» **Task details**
Print again only this span: the line with "Continue the Blender", the line with "and lights of", and all lines between them, exactly as given.

** BEGIN Given records **

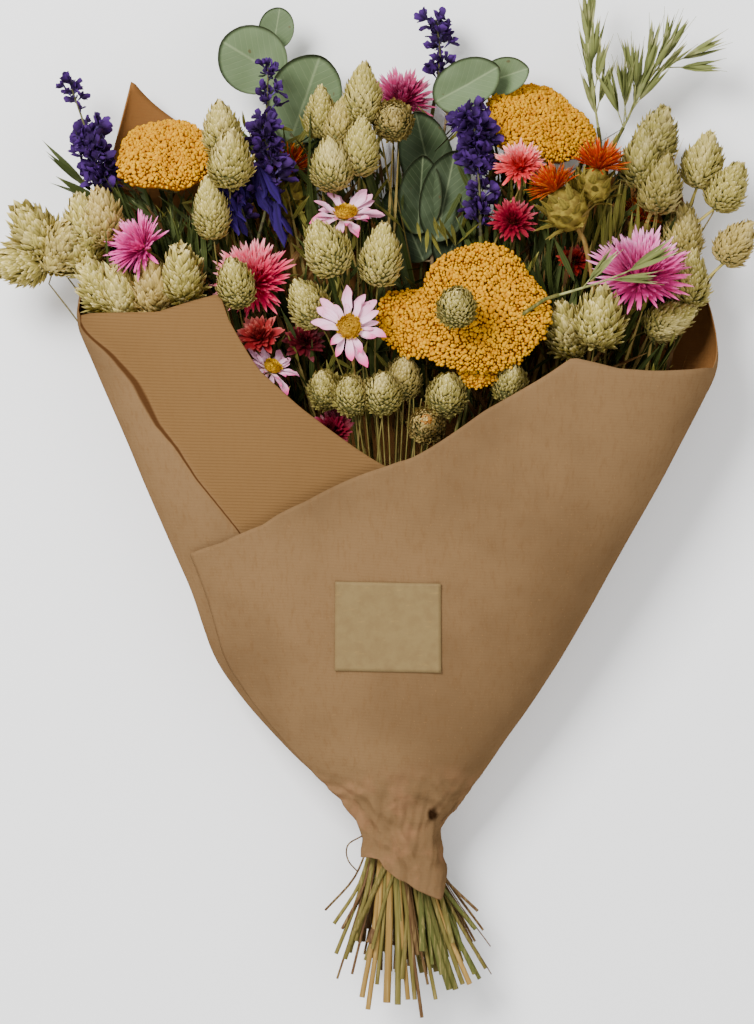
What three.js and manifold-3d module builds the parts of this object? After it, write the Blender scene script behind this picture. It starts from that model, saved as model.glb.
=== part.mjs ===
// A bunch of dried flowers rolled in one sheet of kraft paper, lying on its back on a table.
// Millimetres. +Y runs from the cut stems to the flowers, +X is to the right, +Z is up, away from the table.
// The origin is the middle of the flat part of the paper's back, where the bunch rests.

import * as THREE from "three";
import { mergeVertices } from "three/addons/utils/BufferGeometryUtils.js";
import Module from "manifold-3d";

const wasm = await Module();
wasm.setup();

// ---------------------------------------------------------------- driving dimensions

const GAP = 0.4; // clear space between two pieces that lean on each other
const SPRAY_GAP = 1; // the same below a spray or a spike, whose own stem is three- or four-sided

const PAPER_THICK = 1.2;
const LAYER_STEP = 3.2; // how far the inner lap of the paper lies inside the outer one
const SECTION_POWER = 0.75; // under 1 makes the paper's cross-section a soft-cornered box
const PLEAT_HEIGHT = 0.9;
const PLEAT_COUNT = 7;
const PLEATS_END = -140; // the gathers of the neck have died out at this height

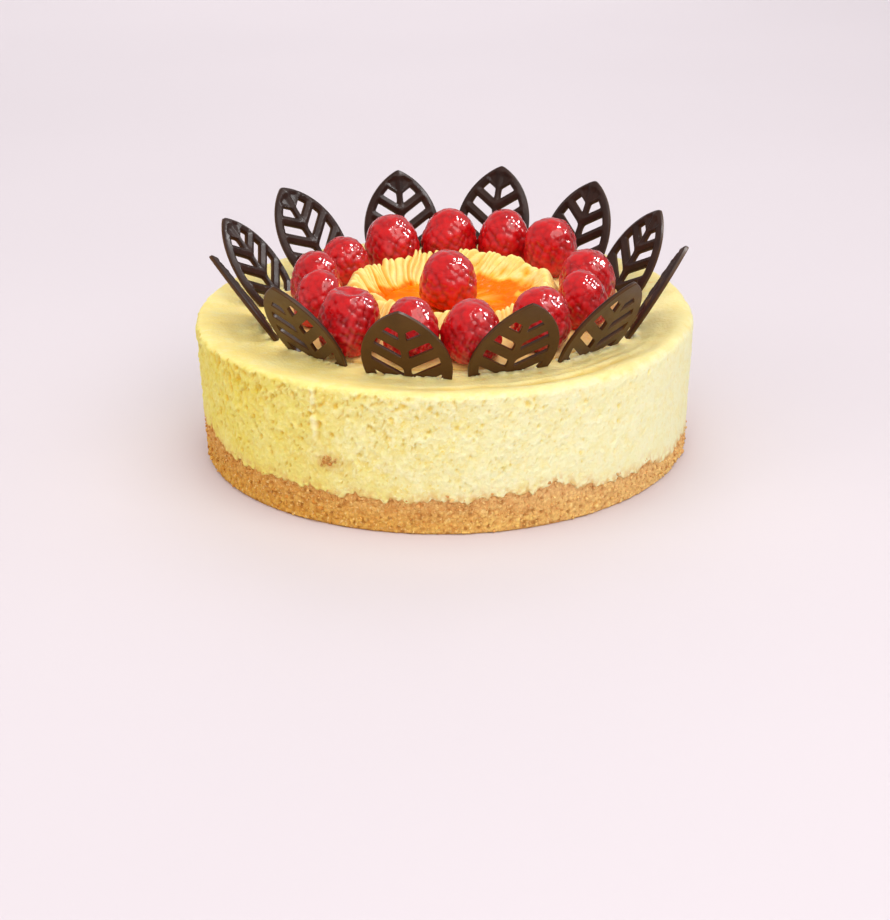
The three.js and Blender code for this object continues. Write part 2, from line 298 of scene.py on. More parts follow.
def srgb(red, green, blue):
    """A colour as it is seen on a screen, from 0 to 255, for a shader."""
    shares = [value / 255 for value in (red, green, blue)]
    linear = [s / 12.92 if s <= 0.04045 else ((s + 0.055) / 1.055) ** 2.4 for s in shares]
    return (*linear, 1)


class Shader:
    """A material with one Principled shader, and short calls for the nodes in front of it."""

    def __init__(self, name, **fixed):
        self.material = bpy.data.materials.new(name)
        self.material.use_nodes = True
        self.tree = self.material.node_tree
        self.surface = self.tree.nodes["Principled BSDF"]
        self.fill(self.surface, fixed)
        self.place = self.node("TexCoord").outputs["Object"]

    def link(self, value, socket):
        if isinstance(value, bpy.types.NodeSocket):
            self.tree.links.new(value, socket)
        else:
            socket.default_value = value

    def fill(self, node, inputs):
        for name, value in inputs.items():
            self.link(value, node.inputs[name.replace("_", " ")])

    def node(self, kind, settings=(), **inputs):
        """A new node with its settings, and a number, a colour or a link on each of the named inputs."""
        node = self.tree.nodes.new(f"ShaderNode{kind}")
        for name, value in settings:
            setattr(node, name, value)
        self.fill(node, inputs)
        return node

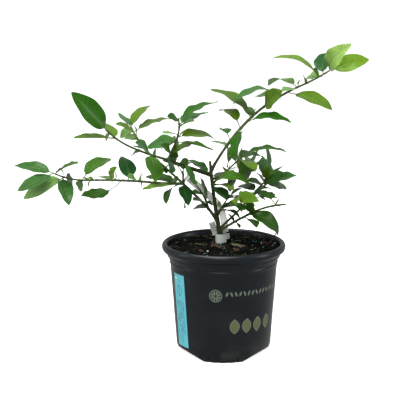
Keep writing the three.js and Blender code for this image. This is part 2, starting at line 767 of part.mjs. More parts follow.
// A side view, drawn outwards from the axis and up, extruded evenly to both sides and turned in place.
function extrudeSide(points, width, angle) {
  const side = new THREE.Shape(points.map((p) => new THREE.Vector2(...p)));
  const geometry = new THREE.ExtrudeGeometry(side, { depth: width, bevelEnabled: false });
  geometry.translate(0, 0, -width / 2).rotateX(PI / 2).rotateZ(-PI / 2);
  return solidOf(turnFromFront(geometry, angle));
}

// What a notch removes: all below a flat slant that rises outwards.
function notchCutter(angle) {
  const { start, slope, below, outside, width } = NOTCH;
  const side = [[start - below / slope, -below], [outside, -below], [outside, (outside - start) * slope]];
  return extrudeSide(side, width, angle);
}

// An upright slot through the slanted floor.
function slotCutter(angle) {
  const slot = new THREE.BoxGeometry(SLOT.width, SLOT.depth, SLOT.height);
  slot.translate(0, -SLOT.radius, SLOT.height / 2 - NOTCH.below);
  return solidOf(turnFromFront(slot, angle));
}

// An upright dent in the outer side of a foot.
function dentCutter(angle) {
  const { footRadius, outside, top, shoulder, width } = DENT;
  const side = [[footRadius, -NOTCH.below], [outside, -NOTCH.below], [outside, top], shoulder];
  return extrudeSide(side, width, angle);
}

// The potting mix follows the pot's inside, a gap clear of it.
function makeSoil() {
  const edgeHeight = POT.height - SOIL.edgeDrop;
  const inner = potInline().filter(([, z]) => z <= edgeHeight);
  const side = inner.map(([r, z]) => [r - SOIL.sideGap, z + GAP]).reverse();
  const edge = [side.at(-1)[0] + SOIL.edgeFlare, edgeHeight];
  const hump = SOIL.humpShares.map((t) => [
    mix(SOIL.flatRadius, edge[0], t),
    mix(SOIL.top, edge[1], t * t),
  ]);
  const bottom = POT.floorThickness + GAP;
  const top = [...hump.reverse(), [SOIL.flatRadius, SOIL.top], [0, SOIL.top]];
  return lathe([[0, bottom], ...side, edge, ...top], POT.segments);
}

// The care label: a thin sheet bent round the wall, with a punched hole near its top.
function makeLabel() {
  const rows = [LABEL.bottom, (LABEL.bottom + LABEL.top) / 2, LABEL.top];
  const rings = Array.from({ length: LABEL.steps + 1 }, (_, i) => {
    const along = mix(-LABEL.width / 2, LABEL.width / 2, i / LABEL.steps);
    const point = (z, out) => {
      const r = wallRadius(z) + out;
      const a = -LABEL.angle * DEGREE + along / wallRadius(z);
      return vec(r * sin(a), -r * cos(a), z);
    };
    const inside = rows.map((z) => point(z, GAP));
    return [...inside, ...rows.map((z) => point(z, GAP + LABEL.thickness)).reverse()];
  });
  const { holeRadius, punchLength, holeSides } = LABEL;
  const punch = new THREE.CylinderGeometry(holeRadius, holeRadius, punchLength, holeSides);
  punch.translate(0, -wallRadius(LABEL.top), LABEL.top - LABEL.holeDrop);
  return largestBody(loft(rings).subtract(solidOf(turnFromFront(punch, -LABEL.angle))));
}

// The tag's sleeve round the trunk's foot, with its printed flap and its buckle loop.
function makeSleeve() {
  const inner = SLEEVE.radius - SLEEVE.thickness;
  const foot = TRUNK.start[2];
  const band = [[inner, foot], [SLEEVE.radius, foot], [SLEEVE.radius, SLEEVE.top], [inner, SLEEVE.top]];
  const tube = lathe([...band, band[0]], SLEEVE.segments).translate([...SLEEVE.centre, 0]);
  const flap = new THREE.BoxGeometry(...FLAP.size).rotateY(-FLAP.tilt * DEGREE).translate(...FLAP.centre);
  const hoop = new THREE.TorusGeometry(LOOP.radius, LOOP.thickness, LOOP.sides, LOOP.steps);
  hoop.scale(LOOP.squeeze, 1, 1).rotateX(PI / 2).translate(...LOOP.centre);
  return tube.add(solidOf(flap)).add(solidOf(hoop));
}

// The tag's tail: a flat strip along its curve, with its broad side turned to the viewer.
function makeTail(margin = 0) {
  const rings = Array.from({ length: TAIL.steps + 1 }, (_, i) => {
    const t = i / TAIL.steps;
    const centre = tailCurve.getPointAt(t);
    const ahead = tailCurve.getTangentAt(t);
    const across = ahead.clone().cross(vec(0, 1, 0)).normalize();
    const out = across.clone().cross(ahead).normalize();
    const a = TAIL.width / 2 + margin;
    const b = TAIL.thickness / 2 + margin;
    return [[a, b], [-a, b], [-a, -b], [a, -b]].map(([p, q]) => (
      centre.clone().addScaledVector(across, p).addScaledVector(out, q)));
  });
  return loft(rings);
}

// Every node of the plant in order. Each is cut clear of the tag's tail and of what came before it.
function makePlant() {
  const lines = growAll();
  const leaves = growLeaves(lines);
  const nodes = [{ name: 'trunk', solid: trunkSolid(lines.trunk), kind: 'bark' }];
  let before = trunkSolid(lines.trunk, GAP).add(makeTail(GAP));
  const addNode = (name, solid, thick, kind) => {
    nodes.push({ name, solid: largestBody(solid.subtract(before)), kind });
    before = before.add(thick);
  };
  for (const [name, limb] of Object.entries(LIMBS)) {
    if (name !== 'trunk') {
      addNode(name, limbSolid(lines[name], limb, BOUGH), limbSolid(lines[name], limb, BOUGH, GAP), 'bark');
    }
  }
  for (const [name, spray] of Object.entries(SPRAYS)) {
    const joined = (margin) => leaves[name].reduce(
      (solid, leaf) => solid.add(leafSolid(leaf, margin)),
      limbSolid(lines[name], spray, STEM, margin),
    );
    addNode(name, joined(0), joined(GAP), 'leaf');
  }
  return nodes;
}

// A named mesh of a solid, in its kind's colour and finish.
function meshOf({ name, solid, kind }) {
  const { vertProperties, triVerts } = solid.getMesh();
  const geometry = new THREE.BufferGeometry();
  geometry.setAttribute('position', new THREE.Float32BufferAttribute(vertProperties, 3));
  geometry.setIndex(Array.from(triVerts));
  geometry.computeVertexNormals();
  const material = new THREE.MeshStandardMaterial({ color: COLOUR[kind], ...FINISH[kind] });
  const mesh = new THREE.Mesh(geometry, material);
  mesh.name = name;
  return mesh;
}

const tree = new THREE.Group();
tree.name = 'potted_key_lime_tree';
const pieces = [
  { name: 'pot', solid: makePot(), kind: 'plastic' },
  { name: 'soil', solid: makeSoil(), kind: 'soil' },
  { name: 'care_label', solid: makeLabel(), kind: 'label' },
  { name: 'tag_sleeve', solid: makeSleeve(), kind: 'tag' },
  { name: 'tag_tail', solid: makeTail(), kind: 'tag' },
  ...makePlant(),
];
pieces.forEach((piece) => tree.add(meshOf(piece)));

export default tree;
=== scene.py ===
"""A young key lime tree in a nursery pot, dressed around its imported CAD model.

Sizes are worked out in millimetres, with +Z up and the viewer of the front view on the -Y side,
and go into Blender in metres. The limbs and leaves grow by the same seeded rule as the solids.
"""

import json
import logging
import math
from collections.abc import Callable, Sequence
from dataclasses import dataclass, field
from enum import Enum, IntEnum

import bpy
import numpy as np
from numpy.typing import NDArray
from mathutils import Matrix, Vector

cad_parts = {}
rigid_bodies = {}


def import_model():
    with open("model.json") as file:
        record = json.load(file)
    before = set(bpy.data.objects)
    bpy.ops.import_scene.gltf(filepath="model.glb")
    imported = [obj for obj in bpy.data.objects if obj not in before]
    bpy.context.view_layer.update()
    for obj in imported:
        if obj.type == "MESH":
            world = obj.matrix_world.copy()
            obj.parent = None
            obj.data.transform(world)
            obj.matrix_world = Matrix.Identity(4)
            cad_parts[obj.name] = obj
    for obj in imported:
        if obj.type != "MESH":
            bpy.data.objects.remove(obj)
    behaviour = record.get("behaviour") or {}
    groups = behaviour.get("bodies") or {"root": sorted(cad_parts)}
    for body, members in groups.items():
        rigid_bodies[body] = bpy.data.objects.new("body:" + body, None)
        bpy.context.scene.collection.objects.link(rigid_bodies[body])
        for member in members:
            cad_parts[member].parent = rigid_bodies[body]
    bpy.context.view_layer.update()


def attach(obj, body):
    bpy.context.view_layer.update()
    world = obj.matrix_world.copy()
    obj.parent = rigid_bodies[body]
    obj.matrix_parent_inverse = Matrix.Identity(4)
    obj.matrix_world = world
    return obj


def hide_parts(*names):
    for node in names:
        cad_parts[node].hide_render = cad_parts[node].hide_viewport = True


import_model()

Array = NDArray[np.float64]
Ints = NDArray[np.int64]
Pair = tuple[float, float]
Triple = tuple[float, float, float]
Series = tuple[float, ...]
Colour = Triple
Random = np.random.Generator

MM = 0.001
DEGREE = math.pi / 180
WAVE_SPAN = 8.0
WAVE_SLOPE = 0.8
GAP = 0.3
BODY = "root"
UV_NAME = "place"
SHADE_NAME = "shade"
BALL_POLE = 0.12
NEARLY_UPRIGHT = 0.05
CORNER_SHARE = 0.45
BLADE_POWERS = (0.6, 0.85)
BLADE_PEAK = 2.674
BARK_SEED = 7
RIDGE_SEED = 61
LUMP_SEED = 71

log = logging.getLogger("potted_key_lime_tree")


# Numbers and vectors


def mix(a: float | Array, b: float | Array, t: float | Array) -> float | Array:
    """Goes evenly from a to b as t goes from 0 to 1."""
    return a + (b - a) * t


def vec(x: float, y: float, z: float) -> Array:
    """A point or direction in millimetres."""
    return np.array([x, y, z], float)


def unit(v: Array) -> Array:
    """The same direction with length one, also for rows of vectors."""
    return v / np.linalg.norm(v, axis=-1, keepdims=True)


def grid(*coordinates: Array | float) -> Array:
    """Points from their coordinates, which are spread over one common shape."""
    return np.stack(np.broadcast_arrays(*coordinates), -1)


def travelled(line: Array) -> Array:
    """Distance along a line of points at each of them."""
    return np.concatenate([[0], np.cumsum(np.linalg.norm(np.diff(line, axis=0), axis=1))])


class Draw(IntEnum):
    """What a chance is drawn for. No leaf uses both a turn and a face, which share a number."""

    LENGTH = 1
    TURN = 2
    FACE = 2
    WIDTH = 3
    FOLD = 4
    ARCH = 5
    LEAN = 6
    START = 7
    SHORTENING = 8
    TONE = 9
    SHOOT_LEAN = 21
    SHOOT_LENGTH = 22
    SHOOT_TONE = 23
    SHADE = 30
    RIPPLES = 31
    RIPPLE_START = 32
    RIPPLE_HEIGHT = 33
    DROOP = 34
    TWIST = 35
    SICKLE = 36
    STEM_SHADE = 40
    SHOOT_SHADE = 41
    THORN_TURN = 42
    THORN_LENGTH = 43
    THORN_THERE = 44


CHANCE_WEIGHTS = (12.9898, 78.233, 37.719)
CHANCE_SCALE = 43758.5453


def chance(seed: float, item: float, what: float) -> float:
    """A number from 0 to 1 that depends only on its three arguments.

    It is the fraction of a large multiple of the sine of a weighted sum of them.

    Args:
        seed: which spray or surface asks.
        item: which leaf or part of it.
        what: which property of that part.

    Returns:
        The number.
    """
    seed_weight, item_weight, what_weight = CHANCE_WEIGHTS
    wave = math.sin(seed * seed_weight + item * item_weight + what * what_weight) * CHANCE_SCALE
    return wave - math.floor(wave)


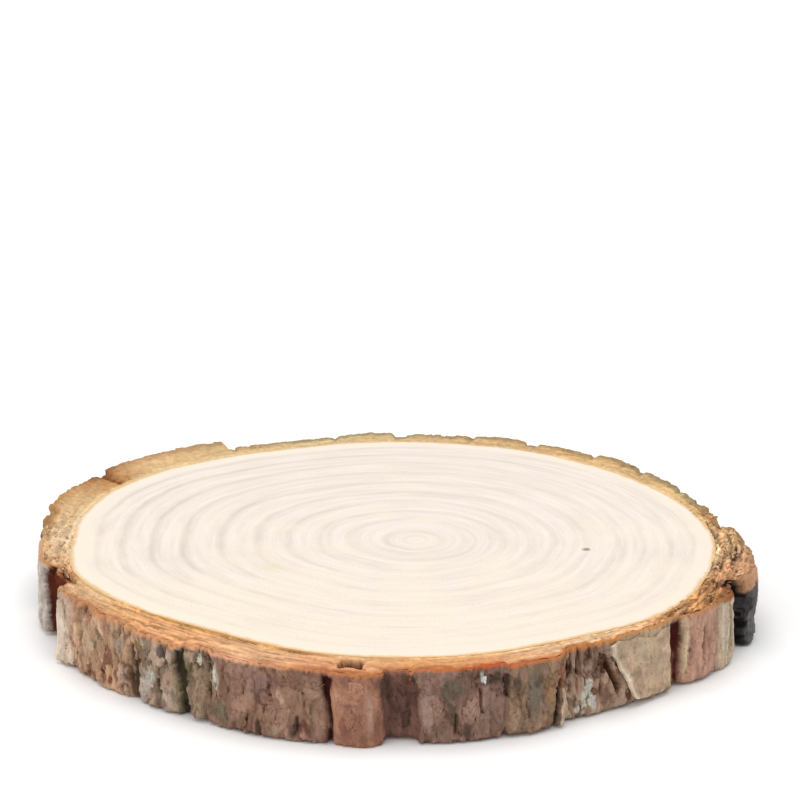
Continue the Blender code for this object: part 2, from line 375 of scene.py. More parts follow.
class StageSizes(bpy.types.PropertyGroup):
    """Camera and lights of the stage."""

    pitch: FloatProperty(
        name="Camera Pitch", description="How far the camera looks down",
        default=math.radians(17.3), min=0, max=math.radians(90), subtype="ANGLE", unit="ROTATION",
    )
    distance: FloatProperty(
        name="Camera Distance", description="From the camera to the point of the floor that it looks at",
        default=0.62, min=0.1, soft_max=3, subtype="DISTANCE", unit="LENGTH",
    )
    beyond: FloatProperty(
        name="Look Beyond", description="How far behind the slice's middle the camera looks",
        default=100.36 * MM, soft_max=0.5, subtype="DISTANCE", unit="LENGTH",
    )
    aside: FloatProperty(
        name="Look Aside", description="How far right of the slice's middle the camera looks",
        default=0.67 * MM, soft_max=0.1, subtype="DISTANCE", unit="LENGTH",
    )
    lens: FloatProperty(
        name="Lens", description="Focal length in mm on a 36 mm wide film",
        default=168.07, min=10, soft_max=300,
    )
    sky: FloatProperty(
        name="Sky", description="Strength of the even light from all round",
        default=0.72, min=0,
    )
    top: FloatProperty(
        name="Top Light", description="Power of the large soft light over the slice",
        default=4.6, min=0, unit="POWER",
    )
    key: FloatProperty(
        name="Key Light", description="Power of the large soft light in front on the left",
        default=1.8, min=0, unit="POWER",
    )


def sizes():
    return bpy.context.scene.slice_sizes


def colours():
    return bpy.context.scene.slice_colours


# Arithmetic, angles and noise.


def blend(a, b, t):
    """The share t of the way from a to b."""
    return a + (b - a) * t


def step(low, high, value):
    """0 below low, 1 above high, and smooth between."""
    t = min(1.0, max(0.0, (value - low) / (high - low)))
    return t * t * (3 - 2 * t)


def turned(angle):
    """The angle brought into -180 to 180."""
    return (angle + 180) % 360 - 180


def polar(angle, radius, height):
    """The point at an angle and a radius about the middle of the wood."""
    turn = math.radians(angle)
    return Vector((
        WOOD_CENTRE.x + radius * math.cos(turn),
        WOOD_CENTRE.y + radius * math.sin(turn),
        height,
    ))


def bearing(point):
    """The angle of a point about the middle of the wood."""
    return math.degrees(math.atan2(point.y - WOOD_CENTRE.y, point.x - WOOD_CENTRE.x)) % 360


def grain(place, across, along, seed):
    """Smooth noise from -1 to 1 at a place, with lumps of so many mm across and along the trunk.

    Each use has a seed of its own, so that no two of them rise and fall together.
    """
    x, y = place[0] / across + 7.3 * seed, place[1] / across - 3.1 * seed
    return noise.noise(Vector((x, y, place[2] / along)))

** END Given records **

» **Exercise result**
Continue the Blender code for this object: part 2, from line 375 of scene.py. More parts follow.
class StageSizes(bpy.types.PropertyGroup):
    """Camera and lights of the stage."""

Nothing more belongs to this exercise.